While inducing investors through tax incentives and the development of infrastructure is good in theory, it may prove to be too difficult for Indonesia.

A more feasible alternative would be to adjust the value of doing business in Indonesia to a competitive level. This could be done, for example, by doing what China has done: adjusting the rupiah to, say, Rp10,000 to US$1. By doing this, goods made in Indonesia would cost less to produce, and hence making them more competitive. This should in turn boost exports and attract investment. This alternative no doubt has its pitfalls but our government should at least give it a serious consideration as it may be the wise course of action given the existing constraints.

If incentives, infrastructure, and value adjustments as explained above are relatively short term policy areas, two longer term measures that should also be enacted is in regards to Indonesia's country rating, and education.

First, positive country ratings is a prerequisite for large scale investment. Most investors manage funds that belong to other people. These managers take risks on every investment they make and must to some extent be able to justify the risk they incur. A more favorable rating will allow investors to justify investing in our country, and also give them a certain level of comfort. Also, bad ratings translate to a higher cost of capital and thus a loss in companies' competitiveness.

Before moving on to the fourth and final point, it is important to take a step back and remind ourselves why it is that a country desires investment, or more particularly, FDI. Economists tell us that FDI is desirable, amongst other reasons, because it facilitates the transfer of technology, and stimulates domestic investment. Such things are in turn favorable because they contribute to economic growth. Economic growth, then, is desirable because it will hopefully help eradicate poverty and decrease unemployment. This will in turn improve living standards.

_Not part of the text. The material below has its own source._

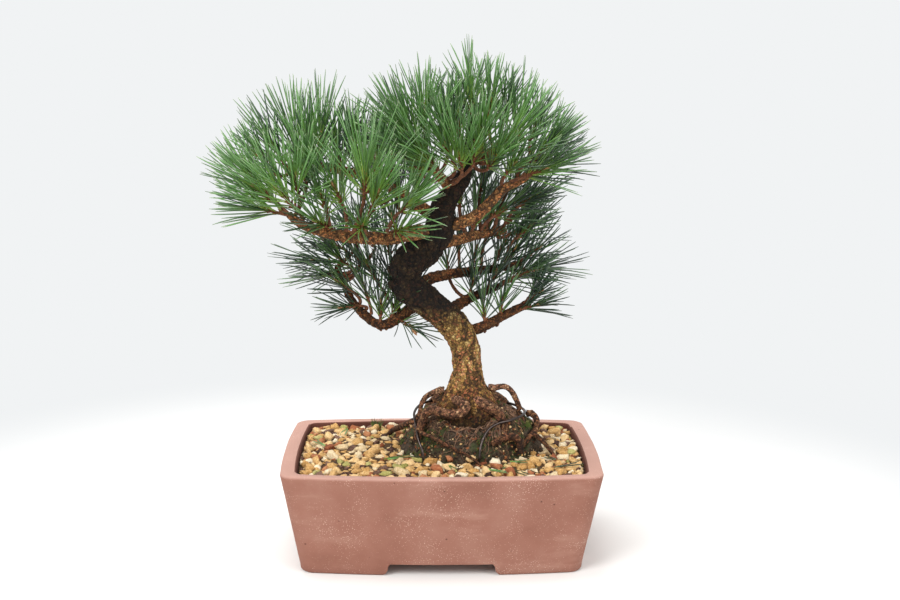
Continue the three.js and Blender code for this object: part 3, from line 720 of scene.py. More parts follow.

Consequently, given the ultimate end of FDI in improving the living standards of Indonesians, this fourth point is perhaps the most compelling: Indonesia must invest in education to empower its people and accelerate growth.

Education's impact is twofold.

First, it has a direct positive impact on living standards, which we have said to be the goal of FDI. Second, more education means a better educated and more productive labor force-the kind of soft infrastructure Dubai has. Given that wages do not increase proportionally to equalize the relative price of labor in relation to productivity, this should attract more investment.

Economic measurements, such as GDP per capita or investment per head, are mere numbers that are supposed to reflect the well being of a country's population. While the achievement of more positive figures could be a result of a real improvement in the well being of a country, this is not necessarily so. For example, GDP per head could be increasing but if inequality also increases, the increase in GDP will be accrued by those who least need it.

Investing in education is probably the surest way to guarantee that a real and qualitative improvement in lives is attained.

Indonesia's future is promising and the second wave will come. Indonesia has gone a long way in rebuilding itself since the East Asian financial crisis, and it has also coped pretty decently with the constraints that this so-called democracy has imposed.

While it is proper and salutary that governments should in general leave economics alone, it is however, right that from time to time they offer leadership and encouragement. Currently, carrying out the necessary policies to set the stage for investment would be prudent.

Unfortunately, prospects for improvement are mixed given that Jakarta may find it hard to make politically difficult decisions as the 2009 presidential election draws closer.

However, if successful, perhaps by this time next year, Indonesia will be next in line as the world's premier destination for foreign investment.